Quite often it takes some time before realizing that the wrong electrode treatment is the reason for the differing results. Several issues could be cleared up due to either the absence of electrode cleaning/conditioning or perhaps the cleaning step was not long enough. Similar to the titration itself, the manual cleaning steps also depend on the user performing this task. With an automated setup, this can be easily avoided as the electrode is treated in the exact same way for each determination. Additionally, automating the titration guarantees that the sensor is always properly stored, even if the sample series finishes in the middle of the night when no one is in the lab to do this.
In the blog entry below, you will find more useful hints for correct sensor handling in general.
Last but not least, a well-treated electrode not only gives you outstanding results, but also lasts much longer and reduces the costs of consumables.
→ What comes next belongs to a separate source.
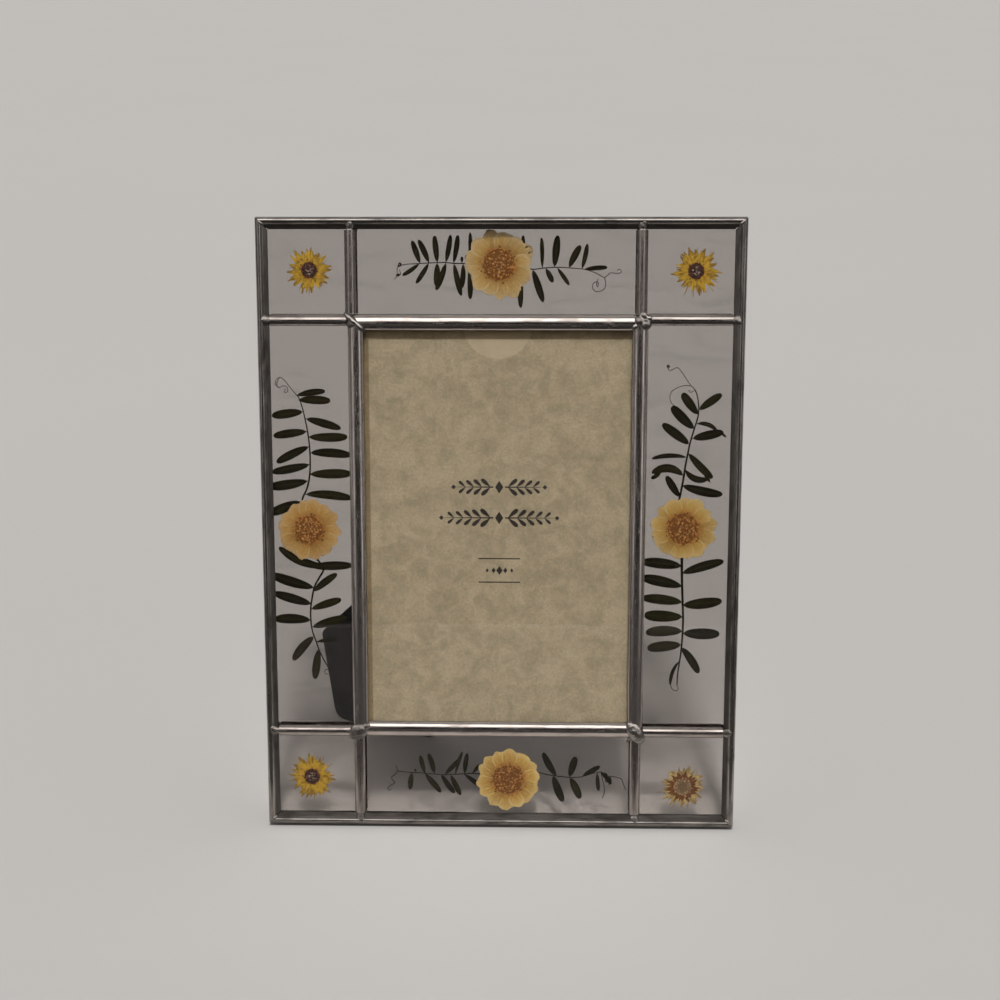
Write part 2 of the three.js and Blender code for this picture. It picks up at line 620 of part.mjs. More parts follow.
addRing('border_came', borderProfile(), FACE);
addRing('pocket_came', ringProfile(), POCKET);
addBars();
addGlass();
addCard();
addBackingBoard();
addTabs();
addFlowers(DAISIES, scallops, daisyFinish);
addFlowers(SMALL_FLOWERS, spikes, smallFlowerFinish);
for (const [name, sprig] of Object.entries(SPRIGS)) {
  addSprig(name, sprig);
}
addHinge();
addLeg();
hinge.add(leg);
frame.add(hinge);

// Lean the frame back until its rear bottom edge and the leg's foot stand on Z = 0, and
// put the middle of its footprint at the origin.
frame.rotation.x = -LEAN;
frame.position.z = CAME_DEPTH * Math.sin(LEAN);
const standing = new THREE.Group();
standing.add(frame);
standing.updateMatrixWorld(true);
const footprint = new THREE.Box3().setFromObject(standing, true);
frame.position.y = -(footprint.min.y + footprint.max.y) / 2;

export default standing;
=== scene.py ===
"""Pressed flower frame: came strips, glass, pressed plants, card, board, hinge and stage."""
import json
import math
import random

import bmesh
import bpy
from bpy.props import FloatProperty, FloatVectorProperty, IntProperty, PointerProperty
from mathutils import Matrix, Vector, noise


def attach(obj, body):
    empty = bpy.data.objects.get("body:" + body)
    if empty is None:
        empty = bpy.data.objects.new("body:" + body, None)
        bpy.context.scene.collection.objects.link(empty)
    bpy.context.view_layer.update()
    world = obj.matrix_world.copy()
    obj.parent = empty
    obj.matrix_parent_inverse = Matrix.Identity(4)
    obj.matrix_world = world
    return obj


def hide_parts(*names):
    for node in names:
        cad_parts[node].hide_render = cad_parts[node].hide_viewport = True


bl_info = {
    "name": "Pressed Flower Frame",
    "version": (1, 0, 0),
    "blender": (4, 5, 0),
    "location": "3D View > Sidebar > Pressed Frame",
    "description": "Finishes a came and glass picture frame that holds pressed flowers",
    "category": "Add Mesh",
}

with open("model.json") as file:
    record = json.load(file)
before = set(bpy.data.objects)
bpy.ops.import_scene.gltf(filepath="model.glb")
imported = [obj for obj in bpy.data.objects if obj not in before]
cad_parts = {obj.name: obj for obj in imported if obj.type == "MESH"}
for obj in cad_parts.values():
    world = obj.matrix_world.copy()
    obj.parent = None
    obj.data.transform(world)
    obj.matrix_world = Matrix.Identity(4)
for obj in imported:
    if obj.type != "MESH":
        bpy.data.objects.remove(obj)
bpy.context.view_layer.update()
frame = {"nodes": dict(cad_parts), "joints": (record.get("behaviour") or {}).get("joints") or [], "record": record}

# --- Face coordinates ----------------------------------------------------------------
# Pieces are drawn on the leaning face in millimetres: u to the right of the middle, d
# back from the front plane, v up from the bottom edge.

MM = 0.001
MOUNTS = {mount["name"]: mount for mount in frame["record"]["mounts"]}
FOOT_DEPTH = 4.1 * MM
UP = -Vector(MOUNTS["bottom_face"]["axis"])
RIGHT = Vector((1, 0, 0))
BACK = UP.cross(RIGHT)
ORIGIN = Vector(MOUNTS["bottom_face"]["pos_m"]) - BACK * FOOT_DEPTH
LEAN = math.atan2(UP.y, UP.z)
FACE = Matrix.Translation(ORIGIN) @ Matrix((RIGHT, BACK, UP)).transposed().to_4x4()

# Depths of the layers, in millimetres.
FLANGE_UNDER = 1.6
FLANGE_BACK = 6.15
CAME_DEPTH = 7.2
PETAL_MIDDLE = 3.73
DISC_MIDDLE = 3.66
SPRIG_MIDDLE = 4.03
SPRIG_ROOM = 0.12
CARD_FRONT = 3.75
INK_FRONT, INK_BACK = CARD_FRONT - 0.05, CARD_FRONT - 0.002


def on_face(point):
    """A point of the face, in millimetres, as a place in metres."""
    return FACE @ (Vector(point) * MM)


def face_box(node):
    """Lowest and highest corner of a solid in face millimetres."""
    to_face = FACE.inverted()
    points = [to_face @ vertex.co / MM for vertex in frame["nodes"][node].data.vertices]
    low = Vector([min(axis) for axis in zip(*points)])
    high = Vector([max(axis) for axis in zip(*points)])
    return low, high


# --- Node helpers --------------------------------------------------------------------

class Value:
    """What a node gives, which can be reckoned with like a number."""

    def __init__(self, socket):
        self.socket = socket
        self.tree = socket.id_data

    def __add__(self, other):
        return maths("ADD", self, other)

    def __sub__(self, other):
        return maths("SUBTRACT", self, other)

    def __rsub__(self, other):
        return maths("SUBTRACT", other, self)

    def __mul__(self, other):
        return maths("MULTIPLY", self, other)

    def __truediv__(self, other):
        return maths("DIVIDE", self, other)

    def __rtruediv__(self, other):
        return maths("DIVIDE", other, self)

    __radd__ = __add__
    __rmul__ = __mul__


def tree_of(parts):
    """The tree of the first of these parts that is a value."""
    return next(part.tree for part in parts if isinstance(part, Value))


def feed(socket, value):
    """Sets an input, or links it to a value or to a node's first output."""
    if isinstance(value, bpy.types.Node):
        value = value.outputs[0]
    if isinstance(value, Value):
        value = value.socket
    if isinstance(value, bpy.types.NodeSocket):
        socket.id_data.links.new(value, socket)
    else:
        socket.default_value = value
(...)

Automation rocks – even for simple titration applications.
Here I have explained several reasons to consider automation even for simple titration applications. By including as many sample preparation steps as possible directly into the analysis run, this guarantees that each sample is treated exactly the same way, along with a better documentation process. Not only is there a reduction in handling errors during sampling, liquid handling, and electrode treatment, but as a result of these the reproducibility will be increased. On top of this, lab technicians are no longer occupied with annoying routine sample preparation/determinations, but have more time for reporting tasks or other analyses which are not automated – i.e., the laboratory throughput increases.